The view from Hong Kong itself of the handback has largely been squeezed out of the public debate in Britain. The only opinions heard from Hong Kong are those of dissidents who have every reason to fear Chinese rule, or the minority of stateless individuals who by now should have been issued with British passports. The voices of the majority of ordinary Hong Kong working people have not been reported. Among them there is a widespread mood of indifference-'A new government? So what? Life is hard and will carry on being hard'. But at the same time there is an air of optimism about the return to their increasingly powerful Chinese homeland. The British press may not like to report it, but the fact is that the majority of Hong Kong people do not like the British. They see them as arrogant, elitist foreigners. They may not be warmly embracing the Beijing bureaucracy, but they certainly will not shed a tear when the British finally leave.

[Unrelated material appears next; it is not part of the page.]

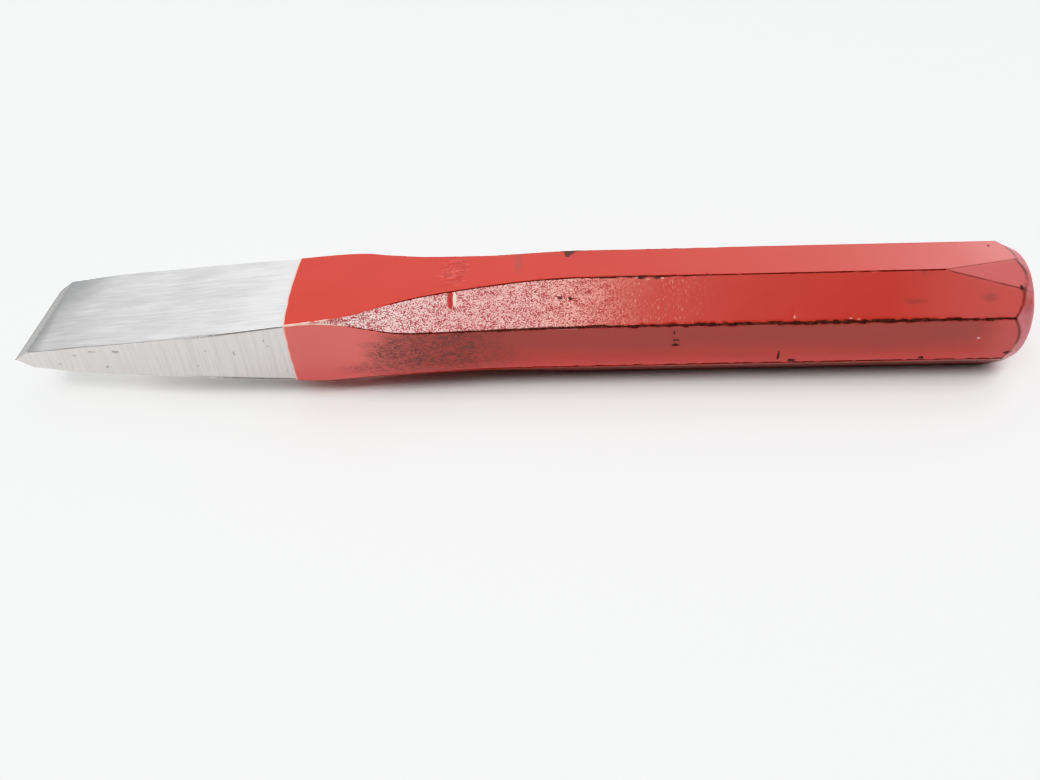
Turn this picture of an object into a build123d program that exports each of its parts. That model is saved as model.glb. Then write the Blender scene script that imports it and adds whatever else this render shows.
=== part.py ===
"""A forged flat chisel: one octagonal steel bar drawn out to a ground blade, in a coat of lacquer.

The chisel lies on a flat of its shank. +X runs from the cutting edge to the struck head, +Z is up
and is square to the broad faces of the blade, and Y is across the blade. The origin is under the
middle of the chisel's length, on the surface that it lies on. Millimetres.

There are two pieces: the forging, which is blade, shank and head in one, and the lacquer on it.
"""

import os
from math import radians, tan

from build123d import *

# ---- driving dimensions ----
overall_length = 153.0
across_flats = 18.0  # of the octagonal shank, over the lacquer
lacquer = 0.12  # thickness of the coat

edge_half_width = 9.35  # half of the length of the cutting edge
edge_angle = 64.0  # between the two cutting bevels
bevel_length = 2.45
shank_start = 86.0  # where the section becomes a full octagon, from the cutting edge

border_middle = 41.6  # from the cutting edge to the border of the lacquer, on the centre line
border_front = 42.5  # and just clear of the -Y side
border_rear = 41.6  # and just clear of the +Y side
border_reach = 10.0  # from the centre line to those two points

crown_radius = 8.0  # of the domed face, inside the chamfer round the head
crown_rise = 0.9
crown_chamfer = 30.0  # degrees between the chamfer and the axis
crown_blend = 1.5  # radius between the dome and the chamfer

head_flat_length = 14.2  # of the flat ground on one corner of the head
head_flat_on_top = 2.9  # how far it has spread over the top face at the end
head_flat_on_slope = 2.8  # and how far it has spread down the sloping face, measured along Y

# ---- worked out from them ----
outer_half = across_flats / 2
steel_half = outer_half - lacquer
flat_half_width = outer_half * tan(radians(22.5))
edge_half_thickness = bevel_length * tan(radians(edge_angle / 2))
beyond = 2 * across_flats  # clear of the chisel on every side

# The bare forging has four pairs of faces. Each pair is given by its half distance from the axis
# at points along it, and by its turn about the axis. The broad faces are drawn down to the blade,
# and the bar spreads sideways where they start. The four sloping faces of the octagon stand
# further out on the blade, where they run out to nothing.
side_faces = [(0, edge_half_width), (20, 9.9), (43, 9.0), (60, 9.55), (75, 9.1), (shank_start, steel_half)]
broad_faces = [
    (bevel_length, edge_half_thickness),
    (20, 3.25),
    (43, 5.35),
    (57, 6.7),
    (70, 7.85),
    (shank_start, steel_half),
]
sloping_faces = [(0, 9.3), (31, 9.78), (46, 10.35), (62, 9.2), (72, 8.8), (shank_start, steel_half)]
face_pairs = [(side_faces, 0), (broad_faces, 90), (sloping_faces, 45), (sloping_faces, 135)]

edge_plane = Plane((-overall_length / 2, 0, outer_half))  # on the axis, at the cutting edge


def chisel(skin):
    """The shape of the chisel with a skin of this thickness on the bare forging."""
    # The head is turned first, with its domed face and the chamfer round it.
    growth = skin - lacquer  # from the surface of the lacquer
    dome_end = overall_length + growth
    dome_start = dome_end - crown_rise
    dome_half = crown_radius + growth * tan(radians(90 - crown_chamfer) / 2)
    dome_radius = (dome_half**2 + crown_rise**2) / (2 * crown_rise)
    chamfer_start = dome_start - (beyond - dome_half) / tan(radians(crown_chamfer))
    with BuildPart() as shape:
        with BuildSketch(edge_plane) as turned_profile:
            with BuildLine():
                Polyline((dome_end, 0), (-beyond, 0), (-beyond, beyond), (chamfer_start, beyond))
                Line((chamfer_start, beyond), (dome_start, dome_half))
                RadiusArc((dome_start, dome_half), (dome_end, 0), dome_radius)
            make_face()
            fillet(turned_profile.vertices().sort_by(Axis.X)[-2], crown_blend)
        revolve(axis=Axis(edge_plane.origin, (1, 0, 0)))

        for half_distances, turn in face_pairs:
            outline = [(along, half + skin) for along, half in half_distances]
            first, second, last = outline[0], outline[1], outline[-1]
            first_slope = (second[0] - first[0], second[1] - first[1])
            with BuildSketch(edge_plane.rotated((turn, 0, 0))):
                with BuildLine():
                    Line((0, 0), first)
                    Spline(*outline, tangents=(first_slope, (1, 0)))
                    Polyline(last, (dome_end + beyond, last[1]), (dome_end + beyond, 0))
                    mirror(about=Plane.XZ)
                make_face()
            extrude(amount=beyond, both=True, mode=Mode.INTERSECT)

        # The corner of the head between the top face and the sloping face at -Y is ground flat.
        flat_start = Vector(overall_length - head_flat_length, -flat_half_width, outer_half)
        along_top = Vector(head_flat_length, head_flat_on_top, 0)
        along_slope = Vector(head_flat_length, -head_flat_on_slope, -head_flat_on_slope)
        head_flat = Plane(edge_plane.origin + flat_start, along_top, along_slope.cross(along_top))
        split(bisect_by=head_flat.offset(growth), keep=Keep.BOTTOM)
    return shape.part


with BuildPart() as forged_body:
    add(chisel(skin=0))

with BuildPart() as lacquer_coat:
    add(chisel(skin=lacquer))
    with BuildSketch(edge_plane):
        with BuildLine():
            border = ThreePointArc(
                (border_front, -border_reach), (border_middle, 0), (border_rear, border_reach)
            )
            Polyline(
                border @ 1,
                (overall_length + beyond, border_reach),
                (overall_length + beyond, -border_reach),
                border @ 0,
            )
        make_face()
    extrude(amount=across_flats, both=True, mode=Mode.INTERSECT)
    add(forged_body.part, mode=Mode.SUBTRACT)

os.makedirs("parts", exist_ok=True)
forged_body.part.label = "forged_body"
export_step(forged_body.part, "parts/forged_body.step")
lacquer_coat.part.label = "lacquer_coat"
export_step(lacquer_coat.part, "parts/lacquer_coat.step")
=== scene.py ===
"""The looks of a forged flat chisel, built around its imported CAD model.

Two pieces replace the two CAD nodes: the steel forging with its ground blade, and the red lacquer
over its shank and head. Both are swept from one ring of points, which follows the octagon's eight
faces and crowds together at its arrises. The coat's thickness is real: at its border, and where it
is worn off the arrises, it sinks into the steel. Chips elsewhere are in its material. Shapes are
worked out in millimetres from the cutting edge and the chisel's axis, and go into the meshes in
metres in the row frame.
"""

import functools
import itertools
import math

import bmesh
import bpy
import numpy as np
from mathutils import Matrix, Vector


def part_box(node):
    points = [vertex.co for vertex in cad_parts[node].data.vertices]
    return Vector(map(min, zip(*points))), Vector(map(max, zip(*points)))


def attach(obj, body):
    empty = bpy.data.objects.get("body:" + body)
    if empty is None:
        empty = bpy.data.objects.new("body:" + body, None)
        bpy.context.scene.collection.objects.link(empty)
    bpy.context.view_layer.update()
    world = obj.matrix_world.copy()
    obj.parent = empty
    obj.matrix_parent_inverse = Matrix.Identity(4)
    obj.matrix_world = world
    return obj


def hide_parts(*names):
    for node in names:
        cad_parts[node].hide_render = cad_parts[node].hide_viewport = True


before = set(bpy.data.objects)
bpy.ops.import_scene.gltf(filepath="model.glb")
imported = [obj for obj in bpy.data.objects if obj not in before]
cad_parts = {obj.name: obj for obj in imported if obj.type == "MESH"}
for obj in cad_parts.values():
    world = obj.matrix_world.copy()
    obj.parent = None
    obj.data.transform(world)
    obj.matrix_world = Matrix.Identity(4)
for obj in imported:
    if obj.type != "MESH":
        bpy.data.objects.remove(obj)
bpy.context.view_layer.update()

# ---- sizes from the frame, in millimetres ----
MM = 0.001  # in metres
STEEL_LOW, STEEL_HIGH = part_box("forged_body")
COAT_LOW, COAT_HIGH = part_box("lacquer_coat")
LENGTH = (COAT_HIGH.x - STEEL_LOW.x) / MM
FLAT = (COAT_HIGH.z - COAT_LOW.z) / 2 / MM  # from the axis to a flat of the shank
COAT = (COAT_HIGH.x - STEEL_HIGH.x) / MM  # thickness of the lacquer

# ---- shape over the lacquer, as (distance from the cutting edge, size) ----
LEG = FLAT * (1 - math.tan(math.radians(22.5)))  # of a sloping face, along Y and along Z
SHANK_START = 87.0
HALF_WIDTH = [
    (0, 9.35),
    (8, 9.75),
    (16, 9.85),
    (30, 9.66),
    (43, 9.2),
    (50, 9.12),
    (59, 9.84),
    (72, 9.3),
    (SHANK_START, FLAT),
]
BEVEL_LENGTH = 2.45  # to where its slope meets the blade's faces
BEVEL_SLOPE = math.tan(math.radians(32))
HALF_THICKNESS = [
    (BEVEL_LENGTH, 1.56),
    (4.5, 1.76),
    (9, 2.32),
    (22, 3.42),
    (42, 5.3),
    (56, 6.75),
    (70, 7.95),
    (SHANK_START, FLAT),
]
# How far the sloping faces reach across the chisel, along Y, and down it, along Z.
SLOPE_ACROSS = [(45, 0.1), (49, 0.25), (52.5, 0.95), (56, 2.45), (60, 3.8), (70, 4.95), (SHANK_START, LEG)]
SLOPE_DOWN = [(42, 0.12), (46, 0.3), (50, 0.95), (54, 1.95), (58, 2.9), (68, 4.1), (SHANK_START, LEG)]
LEAST_SLOPE = 0.05  # of the same on the blade, where those faces have run out
ARRIS_RADIUS = [(0, 0.03), (40, 0.08), (50, 0.25), (64, 0.4), (SHANK_START, 0.4)]
BARE_SINK = 0.25  # how far the bare blade lies inside the lacquer's surface, as a share of COAT
BARE_SINK_END = 34.0  # where that starts to grow, to all of COAT at the border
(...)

The newly emerging elites in the East are every bit as authoritarian minded as their Western predecessors. They might not use the same racially-loaded language when they talk about the Chinese masses, but their message is similar. Providing for the natives, rather than giving them any say in running their own affairs, is an approach which unites Western governments and corporations with Hong Kong officials and every ruling bureaucrat in China. All the panics about the unfree future of Hong Kong are no more than British bombast, empty attempts to cover up the fact that Britain's anti-democratic record in Hong Kong, is, if anything, something the Chinese government would love to emulate. Hong Kong is probably the best example of how the market has thrived in the East, not in spite of, but because of the absence of liberal democracy.